Rappel de la définition de la recherche documentaire :
" Action, méthodes et procédures ayant pour objet de retrouver dans des fonds documentaires les références des documents pertinents " (Vocabulaire de la documentation, AFNOR, 1987).

  • La notion de pertinence :
    "Degré de corrélation entre une question et la réponse apportée, la pertinence est un concept-clé de la recherche d'information depuis les années 50" (Sylvie Dalbin).
    En général, la notion de pertinence vise le document et son adéquation à une requête :
    - généralement définie par le croisement de deux notions transversales de la recherche d'information et de la RDI : le bruit et le silence documentaires :
    • bruit : documents retrouvés non pertinents
    • silence : documents pertinents non retrouvés

- l’élimination ou la réduction de ces deux indices définit la pertinence (relevance) d'un système documentaire.
> mais il s'agit là d'une vision restrictive de la pertinence, centrée uniquement sur les systèmes documentaires classiques (de type bases de données).

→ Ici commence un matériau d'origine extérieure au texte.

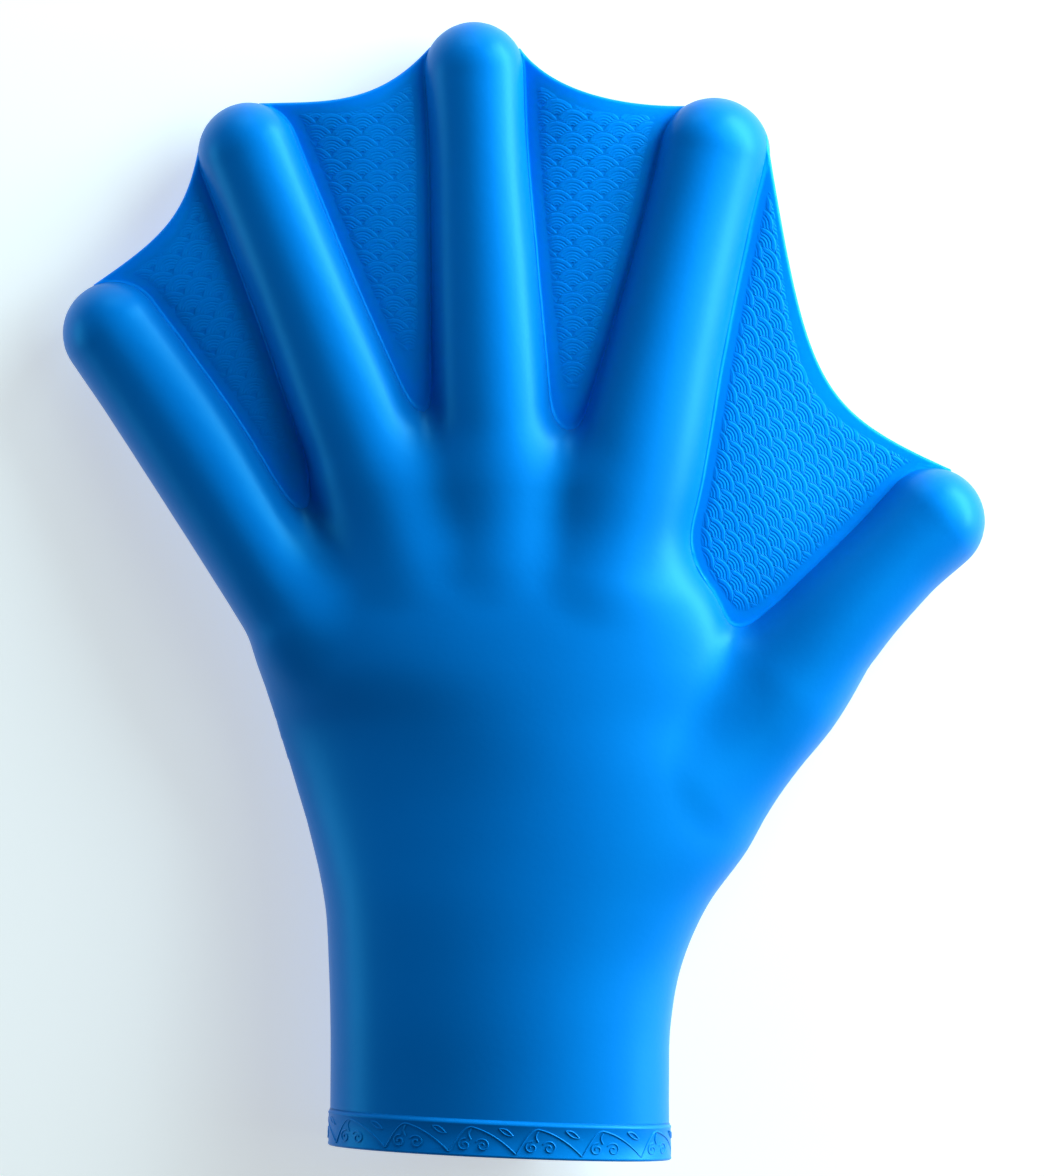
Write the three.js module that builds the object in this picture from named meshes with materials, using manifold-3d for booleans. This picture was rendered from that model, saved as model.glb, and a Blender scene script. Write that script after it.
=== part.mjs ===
// A webbed swim glove for the left hand, moulded in silicone: a hollow sleeve and palm with five finger
// stalls, four webs between the stalls and a raised band round the open end of the sleeve.
// It lies palm down. Millimetres, +Z up, +Y towards the fingertips, +X towards the thumb.
import * as THREE from "three";
import { mergeVertices } from "three/addons/utils/BufferGeometryUtils.js";
import Module from "manifold-3d";

// Driving sizes of the sleeve and palm
const CUFF_WIDTH = 73.7;
const CUFF_HEIGHT = 43;
const CUFF_LENGTH = 54;
const CUFF_TILT = 2.5;
const PALM_WIDTH = 104;
const PALM_HEIGHT = 34;
const PALM_LENGTH = 101;
const PALM_ROUND = 15;

// Driving sizes of the finger stalls
const FINGER_REACH = 80;
const THUMB_REACH = 58;
const STALL_WIDTH = 22;
const STALL_HEIGHT = 21;
const THUMB_WIDTH = 23;
const KNUCKLE_RISE = 18.5;

// Driving sizes of the walls, webs and band
const WALL = 1.8;
const WEB_THICKNESS = 1.5;
const WEB_BULGE = 3.5;
const BAND_WIDTH = 7.5;
const BAND_PROUD = 0.7;
const BLEND = 7;
const FIT_GAP = 0.3;

// Fineness of the faceted surfaces
const CELL = 6;
const WEB_STEPS = 9;
const NET_TRIES = 48;
const GOLDEN = 0.618;
const SETTLE_PASSES = 4;
const EVEN_PASSES = 3;
const EVEN_SHARE = 0.6;
const SLOPE_STEP = 0.02;

const SILICONE = { color: 0x0a6fd0, roughness: 0.42, metalness: 0 };
const WEB_SILICONE = { color: 0x0d7de0, roughness: 0.45, metalness: 0 };

// Sections of the sleeve: at is a share of CUFF_LENGTH from the open end, left and right are shares of
// CUFF_WIDTH from the glove's long axis, half is a share of CUFF_HEIGHT and lift the clearance below.
const CUFF_SECTIONS = [
  { at: -0.5, left: -0.571, right: 0.433, half: 0.5, lift: 0 },
  { at: 0.0, left: -0.57, right: 0.433, half: 0.5, lift: 0 },
  { at: 0.28, left: -0.568, right: 0.432, half: 0.5, lift: 0 },
  { at: 0.52, left: -0.568, right: 0.437, half: 0.5, lift: 0 },
  { at: 0.76, left: -0.573, right: 0.47, half: 0.5, lift: 0 },
];

// Sections of the palm: at is a share of PALM_LENGTH from the sleeve, left and right are shares of
// PALM_WIDTH, half and lift are shares of PALM_HEIGHT.
const PALM_SECTIONS = [
  { at: 0.0, left: -0.414, right: 0.388, half: 0.61, lift: 0.01 },
  { at: 0.13, left: -0.44, right: 0.478, half: 0.58, lift: 0.03 },
  { at: 0.26, left: -0.476, right: 0.525, half: 0.55, lift: 0.06 },
  { at: 0.39, left: -0.516, right: 0.49, half: 0.52, lift: 0.09 },
  { at: 0.52, left: -0.553, right: 0.42, half: 0.5, lift: 0.11 },
  { at: 0.65, left: -0.53, right: 0.37, half: 0.48, lift: 0.12 },
  { at: 0.78, left: -0.44, right: 0.35, half: 0.47, lift: 0.12 },
  { at: 0.89, left: -0.36, right: 0.31, half: 0.45, lift: 0.12 },
];

// Finger stalls: x and y place the knuckle, as shares of PALM_WIDTH from the long axis and of the length
// from the open end to the knuckle line. heading turns the stall clockwise from +Y, in degrees. reach is
// the length from knuckle to tip centre and root the length that runs on into the palm, as shares of
// the reach of its kind. The widths are shares of its kind's width, the rises shares of KNUCKLE_RISE.
const STALLS = {
  thumb: {
    kind: "thumb", x: 0.457, y: 0.623, heading: 45.6, reach: 1.01, root: 0.42,
    tip: 1.02, neck: 0.97, middle: 1.2, knuckle: 1.56, base: 1.6, rise: 0.93,
  },
  index: {
    kind: "finger", x: 0.238, y: 0.942, heading: 13.5, reach: 0.93, root: 0.4,
    tip: 1.07, neck: 1.07, middle: 1.14, knuckle: 1.38, base: 1.3, rise: 1,
  },
  middle: {
    kind: "finger", x: -0.063, y: 1.0, heading: -2.9, reach: 1.01, root: 0.4,
    tip: 1.01, neck: 1.0, middle: 1.1, knuckle: 1.3, base: 1.3, rise: 1.02,
  },
  ring: {
    kind: "finger", x: -0.333, y: 0.994, heading: -21.6, reach: 0.86, root: 0.4,
    tip: 1.01, neck: 1.02, middle: 1.06, knuckle: 1.26, base: 1.25, rise: 0.98,
  },
  little: {
    kind: "finger", x: -0.538, y: 0.853, heading: -35.7, reach: 0.715, root: 0.3,
    tip: 1.03, neck: 1.05, middle: 1.12, knuckle: 1.25, base: 1.35, rise: 0.93,
  },
};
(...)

  • En fait, selon Sylvie Dalbin, la pertinence concerne plusieurs aspects de la recherche d'information :
    • la pertinence de la représentation du document par rapport à la requête
    • la pertinence de la représentation du document par rapport au thème
    • la pertinence du document lui-même par rapport à la requête
    • la pertinence du document par rapport au thème
    • la pertinence de la requête par rapport au système documentaire
    • la pertinence de l'information trouvée par rapport au besoin initial

 
Toutes ces catégories de la pertinence ne sont pas concernées par l'évaluation de l'information et il importe de bien caractériser la pertinence que l'on veut mesurer, évaluer.
Schématiquement, trois grandes catégories de pertinences relevées par plusieurs chercheurs :

    • la pertinence-système :

- concerne la capacité du système documentaire (logiciel, base de données...) à indexer le document et surtout à le retrouver, en réponse à une requête :
> elle vise surtout la pertinence de la représentation du document (son indexation...) et, en conséquence, la pertinence de la recherche d'information elle-même.
>> la pertinence-système ne concerne pas l'évaluation de l'information mais plutôt les outils de recherche

    • la pertinence-utilisateur :

- pertinence vue sous l'angle de l'utilisateur
- concerne la tâche elle-même de recherche, le besoin d'information, la formulation de la requête, etc.
- Plusieurs types de pertinences-utilisateur :

        • la pertinence de la formulation de la requête : comment l'utilisateur traduit sa question en une requête d'interrogation, comment le système facilite ou non la formulation des requêtes, etc.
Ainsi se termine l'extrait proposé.